Inside the agency, she sees a quieter version of the same problem. The Department of Ag is full of people who understand that a decision at a desk in Oklahoma City lands on a fence line in Beaver County or a feedlot in Texas County. But ag kids don't usually grow up dreaming about working at the Department of Ag. It's not on their radar.

"This agency can have a really positive impact on farmers and ranchers," Arthur says, "or a really negative impact on farmers and ranchers."

She wants more young Oklahomans to see public service in agriculture as a real path. Under Secretary Arthur’s leadership, the Department of Ag. has created the Agriculture Youth Council.
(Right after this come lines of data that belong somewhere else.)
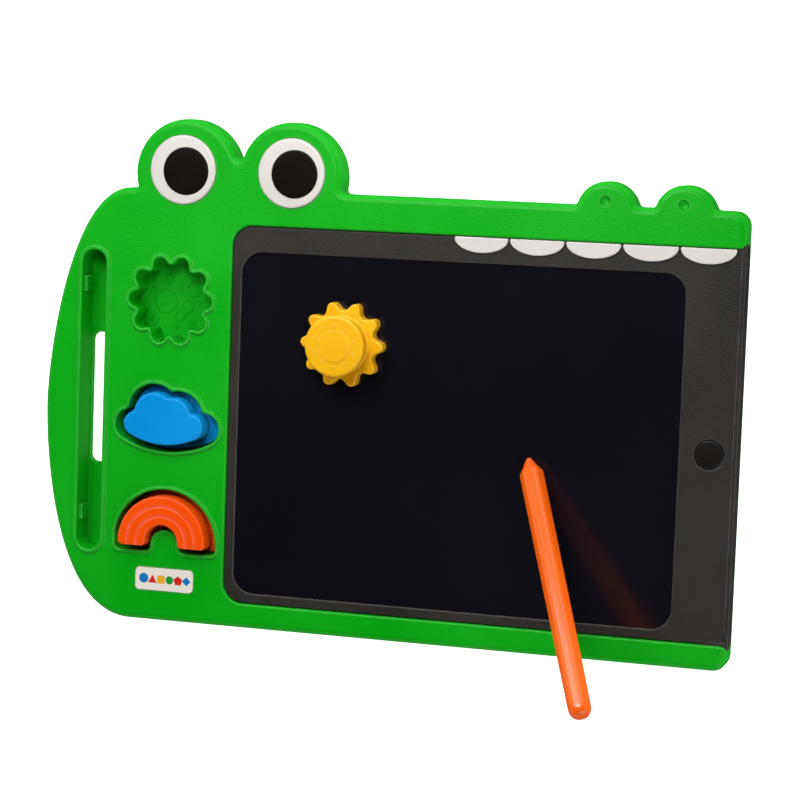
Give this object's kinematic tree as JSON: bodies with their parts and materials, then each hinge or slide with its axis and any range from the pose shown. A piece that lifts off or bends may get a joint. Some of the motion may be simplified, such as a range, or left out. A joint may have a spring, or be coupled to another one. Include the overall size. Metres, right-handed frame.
{
  "type": "kids toy tablet",
  "caption": "Animal-head drawing toy: LCD writing screen in a green frame with shaped stamp pockets, stylus channel, stamps, stylus and erase button.",
  "frame": {"origin": "on the flat back plane, straight behind the centre of the screen window", "axes": "+X along the toy towards the snout end, +Y up the face towards the eyes, +Z out of the face"},
  "size_m": [0.3246, 0.2423, 0.0957],
  "materials": {
    "green_plastic": "fine moulded grain",
    "black_plastic": "grained satin",
    "white_plastic": "satin",
    "gloss_black": "polished",
    "screen": "glossy film",
    "yellow_plastic": "satin",
    "blue_plastic": "satin",
    "orange_plastic": "satin",
    "stylus_plastic": "satin gloss",
    "label": "printed vinyl",
    "steel": "zinc plated",
    "circuit_board": "solder mask",
    "silicone": "matt",
    "grey_plastic": "plain"
  },
  "bodies": {
    "frame": {"front_shell": "green_plastic", "back_shell": "green_plastic", "tablet_bezel": "black_plastic", "tablet_rear_case": "black_plastic", "lcd_writing_panel": "screen", "lcd_backing_plate": "grey_plastic", "circuit_board": "circuit_board", "coin_cell": "steel", "battery_clip": "steel", "button_dome": "silicone", "eye_white_left": "white_plastic", "eye_white_right": "white_plastic", "eye_pupil_left": "gloss_black", "eye_pupil_right": "gloss_black", "tooth_1": "white_plastic", "tooth_2": "white_plastic", "tooth_3": "white_plastic", "tooth_4": "white_plastic", "tooth_5": "white_plastic", "badge_label": "label", "frame_screw_1": "steel", "frame_screw_2": "steel", "frame_screw_3": "steel", "frame_screw_4": "steel", "frame_screw_5": "steel", "frame_screw_6": "steel", "frame_screw_7": "steel", "frame_screw_8": "steel", "tablet_screw_1": "steel", "tablet_screw_2": "steel", "tablet_screw_3": "steel", "tablet_screw_4": "steel"},
    "button": {"erase_button": "gloss_black"},
    "sun_stamp": {"sun_stamp_body": "yellow_plastic", "sun_stamp_plate": "yellow_plastic"},
    "cloud_stamp": {"cloud_stamp_body": "blue_plastic", "cloud_stamp_plate": "blue_plastic"},
    "rainbow_stamp": {"rainbow_stamp_body": "orange_plastic", "rainbow_stamp_plate": "orange_plastic"},
    "pen": {"stylus": "stylus_plastic"},
    "door": {"battery_door": "green_plastic", "battery_door_screw": "steel"}
  },
  "joints": [
    {"name": "button_press", "type": "slide", "parent": "frame", "child": "button", "axis": [0, 0, -1], "range_m": [0, 0.0008], "stiffness_N_per_m": 300, "springref_m": -0.0004},
    {"name": "sun_stamp_lift", "type": "slide", "parent": "frame", "child": "sun_stamp", "axis": [0, 0, 1], "range_m": [0, 0.04]},
    {"name": "cloud_stamp_lift", "type": "slide", "parent": "frame", "child": "cloud_stamp", "axis": [0, 0, 1], "range_m": [0, 0.04]},
    {"name": "rainbow_stamp_lift", "type": "slide", "parent": "frame", "child": "rainbow_stamp", "axis": [0, 0, 1], "range_m": [0, 0.04]},
    {"name": "stylus_lift", "type": "slide", "parent": "frame", "child": "pen", "axis": [0, 0, 1], "range_m": [0, 0.05]},
    {"name": "door_removal", "type": "slide", "parent": "frame", "child": "door", "axis": [0, 0, -1], "range_m": [0, 0.015]}
  ]
}
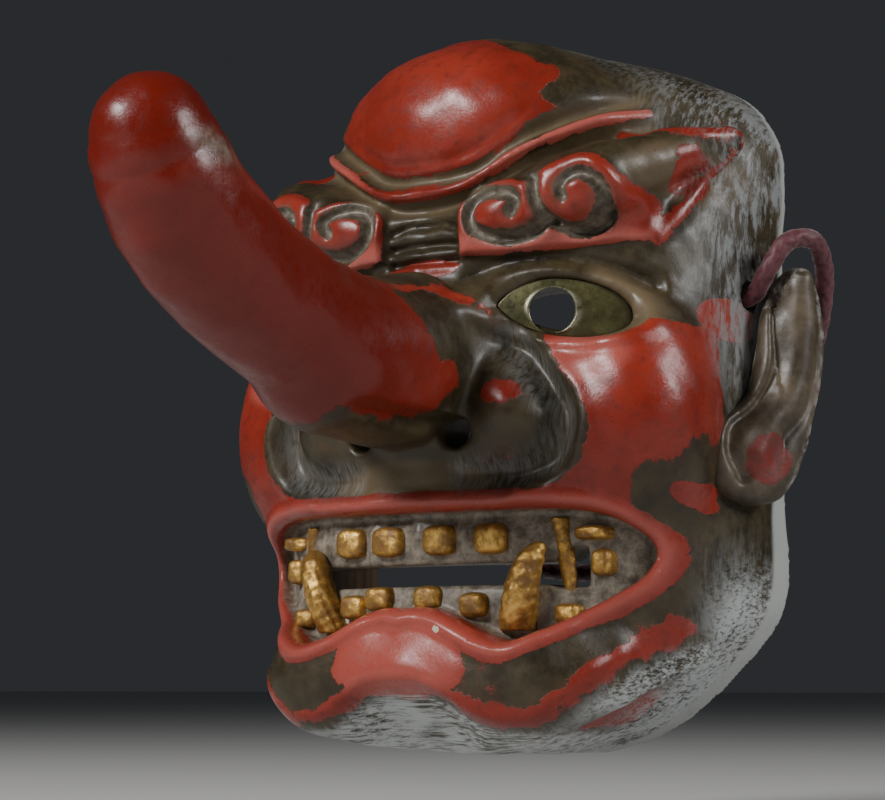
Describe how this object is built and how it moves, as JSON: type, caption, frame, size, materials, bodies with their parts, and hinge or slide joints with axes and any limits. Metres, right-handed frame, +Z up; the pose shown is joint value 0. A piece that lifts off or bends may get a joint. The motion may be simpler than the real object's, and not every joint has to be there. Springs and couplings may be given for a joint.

The program is designed to help future agriculture leaders in Oklahoma through professional development, industry exposure and experiential learning. Arthur says public service doesn’t stop at the Department of Agriculture but highlights the need for agriculture backgrounds in the Legislature.

“Having a strong ag presence in the capitol is vital for Oklahoma’s ranchers and producers,” Arthur said. “From creating laws at the legislative level to regulating them at the department level, we all work together to help the future of Oklahoma agriculture.”

"Somebody's got to feed everybody and someone’s got to make sure farmers and ranchers have the support they need" she says. "We have the natural resources to do it. We've got the research and technology. Oklahoma can continue to be a leader."

That's the bet Oklahoma All for Food is making too. The more visible Oklahoma food becomes on Oklahoma plates, the more young Oklahomans will see a future in growing it, processing it, regulating it, and championing it. The mom in the grocery store is already asking the right questions. The work now is making sure there's still somebody around to answer them.